Data lines:
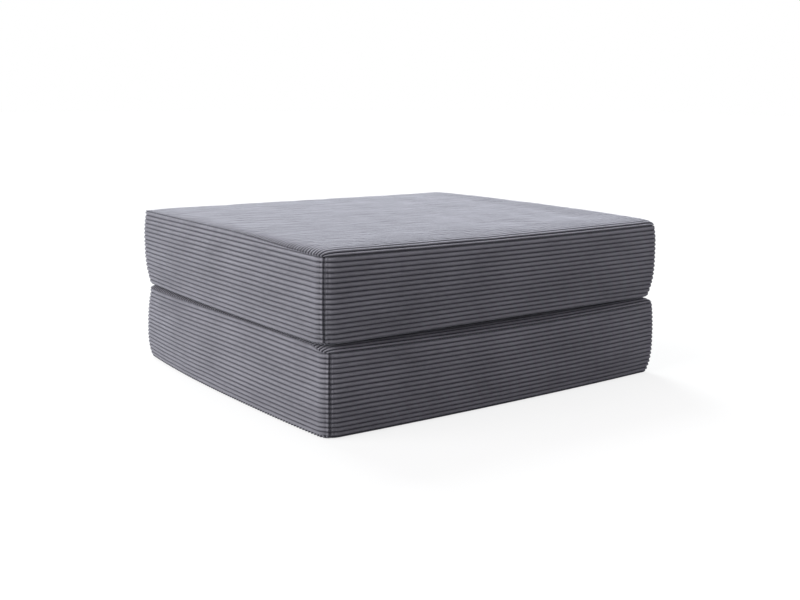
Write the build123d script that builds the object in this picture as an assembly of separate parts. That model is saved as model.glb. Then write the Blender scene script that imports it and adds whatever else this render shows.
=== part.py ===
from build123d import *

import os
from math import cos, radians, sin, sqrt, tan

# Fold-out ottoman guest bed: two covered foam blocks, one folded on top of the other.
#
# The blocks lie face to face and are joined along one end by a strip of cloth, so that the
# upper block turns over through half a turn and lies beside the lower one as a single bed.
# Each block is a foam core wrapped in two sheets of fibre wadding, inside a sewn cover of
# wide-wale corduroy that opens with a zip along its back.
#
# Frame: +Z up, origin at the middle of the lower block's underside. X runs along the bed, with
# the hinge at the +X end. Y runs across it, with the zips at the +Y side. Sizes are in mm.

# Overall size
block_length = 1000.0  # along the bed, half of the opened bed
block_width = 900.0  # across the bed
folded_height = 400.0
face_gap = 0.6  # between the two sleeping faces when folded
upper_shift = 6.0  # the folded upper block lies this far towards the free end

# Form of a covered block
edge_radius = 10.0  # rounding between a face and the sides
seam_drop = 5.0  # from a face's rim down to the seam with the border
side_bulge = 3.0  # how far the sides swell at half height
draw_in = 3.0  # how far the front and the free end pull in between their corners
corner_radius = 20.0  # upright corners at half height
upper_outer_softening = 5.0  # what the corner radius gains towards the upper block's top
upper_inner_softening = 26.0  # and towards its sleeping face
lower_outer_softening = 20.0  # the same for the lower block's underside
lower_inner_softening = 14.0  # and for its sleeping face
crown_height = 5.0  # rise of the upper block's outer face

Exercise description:
Using the data above, restate word for word the lines from its opening line through the line that contains "from math import cos, radians, sin, sqrt, tan", and no more.

Response to this task:
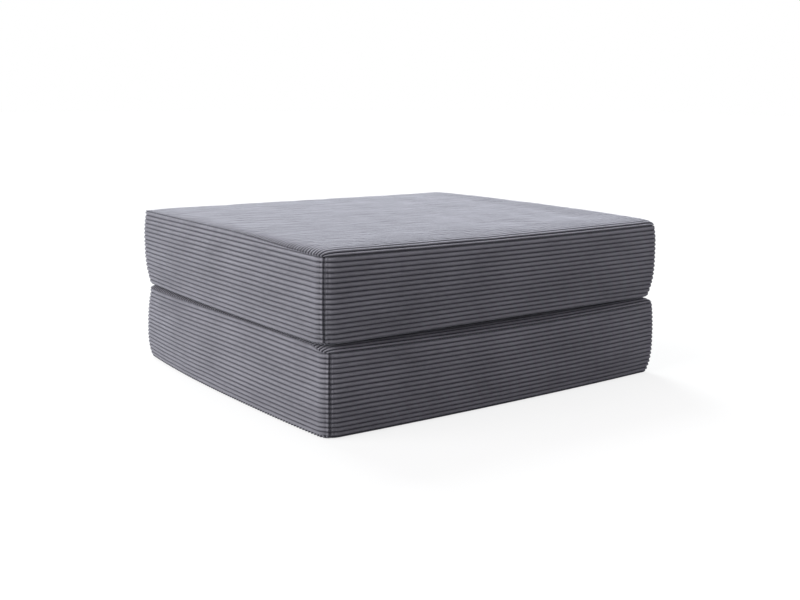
Write the build123d script that builds the object in this picture as an assembly of separate parts. That model is saved as model.glb. Then write the Blender scene script that imports it and adds whatever else this render shows.
=== part.py ===
from build123d import *

import os
from math import cos, radians, sin, sqrt, tan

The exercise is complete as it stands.